Mon, Jul 06, 2009

Tucson Region

Affirmative-action opponents file suit to put ban on ballot

By Howard Fischer
Capitol Media Services
Tucson, Arizona | Published: 08.28.2008
PHOENIX — Backers of a measure designed to wipe out government affirmative action programs filed suit late Wednesday in a last-ditch effort to put the proposal before voters.
The lawsuit says Maricopa County Recorder Helen Purcell improperly struck the names of many of the people who signed petitions to put Proposition 104 on the ballot. Attorney Tim Casey hopes to get a judge to agree.
But first Casey will need to convince a judge to immediately halt the printing of the ballots. County election officials said they plan to start printing the part of the general-election ballot with the initiatives today.

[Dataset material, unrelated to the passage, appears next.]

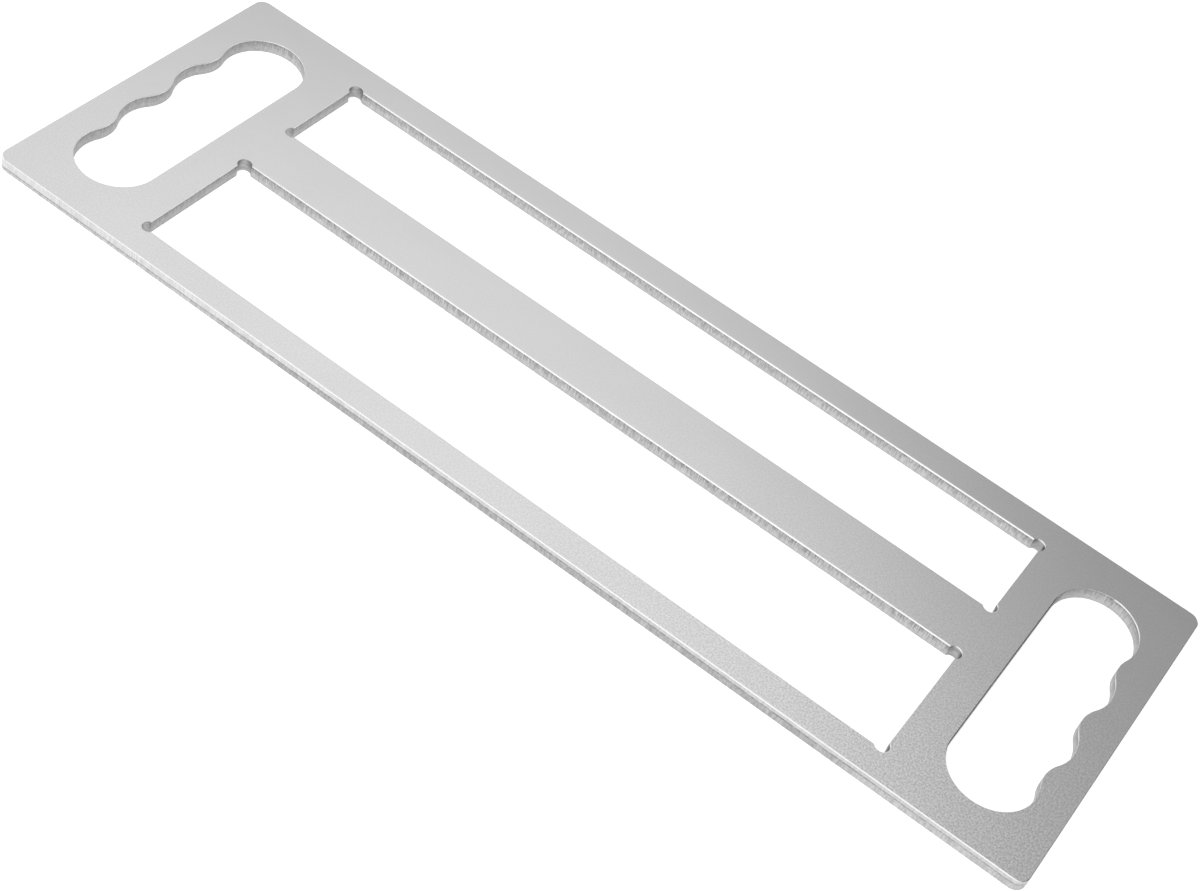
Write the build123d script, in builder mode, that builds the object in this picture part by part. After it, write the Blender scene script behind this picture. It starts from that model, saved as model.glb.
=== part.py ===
# Tenon gauge: one flat aluminium plate with two long windows and a finger grip
# at each end. A framer slides a window over a sawn tenon, and the tenon is the
# right thickness when it just fills the window.
#
# The plate lies flat. The origin is the middle of its underside, +X runs along
# the plate, +Y runs across it towards the narrow window, and +Z is up.

from build123d import *
import os

os.makedirs("parts", exist_ok=True)

# Driving sizes, in millimetres

# The plate, with its outer corners rounded. The arrises of its upper face are
# broken, and those of its underside are only just taken off.
plate_thickness = 5.0
corner_radius = 4.0
upper_edge_break = 0.3
lower_edge_break = 0.1

# The windows, each as wide as the tenon it checks
wide_tenon = 50.0
narrow_tenon = 38.0
window_length = 295.5

# The metal beside and between the windows
wide_side_rim = 11.25
centre_bar = 23.0
narrow_side_rim = 12.25

# The cutter's round relief in each window corner, and how far it cuts past
# the two sides that meet there
relief_radius = 2.5
relief_reach = 1.25

# The finger grips: four lobes for the fingers, with round ridges between them.
# The two middle lobes stand out beyond the end ones.
lobe_radius = 15.0
end_lobe_spacing = 74.5
middle_lobe_spacing = 28.0
middle_lobe_offset = 2.0
ridge_radius = 12.5

# The metal on each side of a grip
grip_web = 14.0
end_rim = 11.5

# Sizes and places that follow from them

plate_width = wide_side_rim + wide_tenon + centre_bar + narrow_tenon + narrow_side_rim
plate_length = window_length + 2 * (grip_web + 2 * lobe_radius + end_rim)
wide_window_y = -plate_width / 2 + wide_side_rim + wide_tenon / 2
narrow_window_y = plate_width / 2 - narrow_side_rim - narrow_tenon / 2
relief_inset = relief_radius - relief_reach
grip_side_x = window_length / 2 + grip_web
end_lobe_x = grip_side_x + lobe_radius
middle_lobe_x = end_lobe_x + middle_lobe_offset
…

And Deputy Secretary of State Kevin Tyne said Wednesday the pamphlets describing the eight remaining ballot measures, which go to the homes of every registered voter, have already been sent to the printer without any mention of this one.

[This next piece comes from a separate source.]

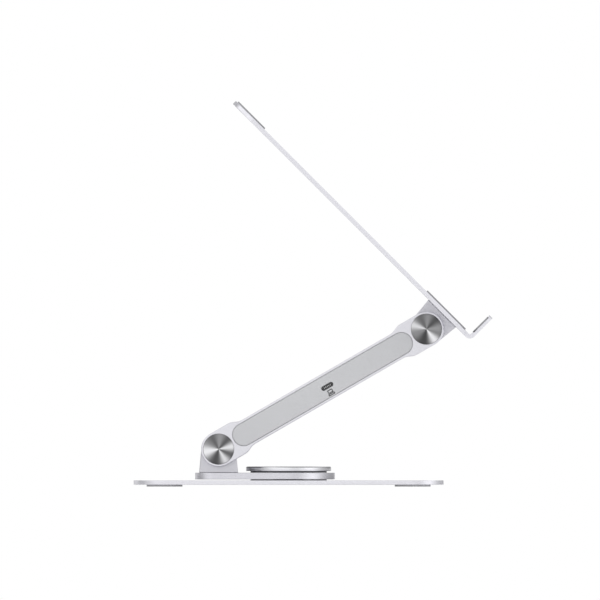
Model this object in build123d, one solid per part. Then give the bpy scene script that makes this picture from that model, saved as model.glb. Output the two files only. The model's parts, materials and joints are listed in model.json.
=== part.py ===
from build123d import *
from math import acos, atan2, cos, hypot, radians, sin
import os

# Laptop stand with a swivelling foot, a two-hinge arm that holds a connector hub, and a tray.
# Millimetres. +Z up, +X towards the user, origin where the swivel axis meets the desk.
# The user's left hand is on the -Y side.

os.makedirs("parts", exist_ok=True)

# Base plate and feet
base_length = 248.0
base_width = 220.0
base_thickness = 3.5
base_corner = 24.0
base_edge = 0.35
foot_radius = 14.35
foot_height = 1.5
foot_inset = 24.75
foot_edge = 0.35

# Swivel
spindle_radius = 12.0
spigot_radius = 6.0
spindle_screw_circle = 9.3
spindle_screw_length = 7.8
cap_screw_length = 13.2
ring_radius = 30.5
cap_radius = 34.0
cap_thickness = 3.6
cap_top_edge = 1.1
cap_spring_pocket = (24.3, 1.0)
lower_ring_height = 0.75
upper_ring_height = 1.3
slide_gap = 0.05
spring_inner_radius = 13.0
spring_outer_radius = 24.0
spring_thickness = 0.4
swivel_plate_rear = -74.8
swivel_plate_radius = 37.0
swivel_plate_corner = 14.0
swivel_plate_top = 11.15
swivel_plate_edge = 0.5

# Hinges
hinge_x = -56.0
hinge_z = 30.0
arm_length = 192.0
arm_angle = 30.0
tray_angle = 45.0
block_radius = 13.8
block_foot = 15.6
block_width = 40.8
block_edge = 0.4
block_screw_spacing = (9.0, 12.0)
block_screw_depth = 8.0
axle_radius = 4.0
axle_head = (7.0, 2.6)
nut_radius = 7.4
hinge_key_radius = 2.8
washer_radius = 11.0
disc_spring_radius = 9.0
disc_spring_rise = 1.62
bush_radius = 5.5
bush_length = 8.0
washer_thickness = 0.5

# Arm
arm_width = 60.0
arm_half_depth = 10.9
arm_edge = 0.6
lobe_radius = 14.0
lobe_length = 16.0
lobe_blend_end = 28.0
ear_thickness = 9.0
slot_end = 16.6
cap_pocket_radius = 12.45
cap_pocket_depth = 6.4
hinge_cap_radius = 12.25
hinge_cap_thickness = 1.4
hinge_cap_wall = 1.2
hinge_cap_edge = 0.25
panel_length = 163.6
panel_width = 17.8
panel_thickness = 1.6
panel_edge = 0.45
panel_gap = 0.3
cavity_length = 144.0
cavity_height = 14.6
board_top = -1.7
board_thickness = 1.6
board_length = 128.0
board_width = 46.0
rib_spacing = 56.0
rib_size = (7.0, 40.0)
rib_sink = 0.3
board_screw_side = 15.0
board_screw_length = 4.0
board_screw_head = 1.1
# Chips: place along the arm, place across it, length, width, height
chips = ((100.0, 6.0, 9.0, 9.0, 0.9), (74.0, -6.0, 7.0, 7.0, 0.9), (128.0, -4.0, 6.0, 5.0, 1.8))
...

Casey said, though, that's not his problem. He said state law allows a lawsuit to be filed up to 10 days after an organization is notified by the Secretary of State's Office that it is being denied ballot status, something that did not happen until last Thursday.
What's at issue is a proposed constitutional amendment that would bar any preferences in public employment, education or contracting based on race, sex, ethnicity and other factors. The measure is being pushed in Arizona and two other states this year by Ward Connerly, who got virtually identical language put in the California Constitution in 1996.
Backers of the measure, dubbed the Arizona Civil Rights Initiative, submitted petitions in July with nearly 335,000 signatures.
Secretary of State Jan Brewer threw out petitions with more than 9,000 names as being invalid. And then county recorders, checking a random sample of 5 percent of the remaining names, determined that 40 percent of them were not from registered voters or there were other problems.
All that, Brewer said, left Proposition 104 with just 194,961 valid signatures, with 230,047 needed to place the issue on the ballot.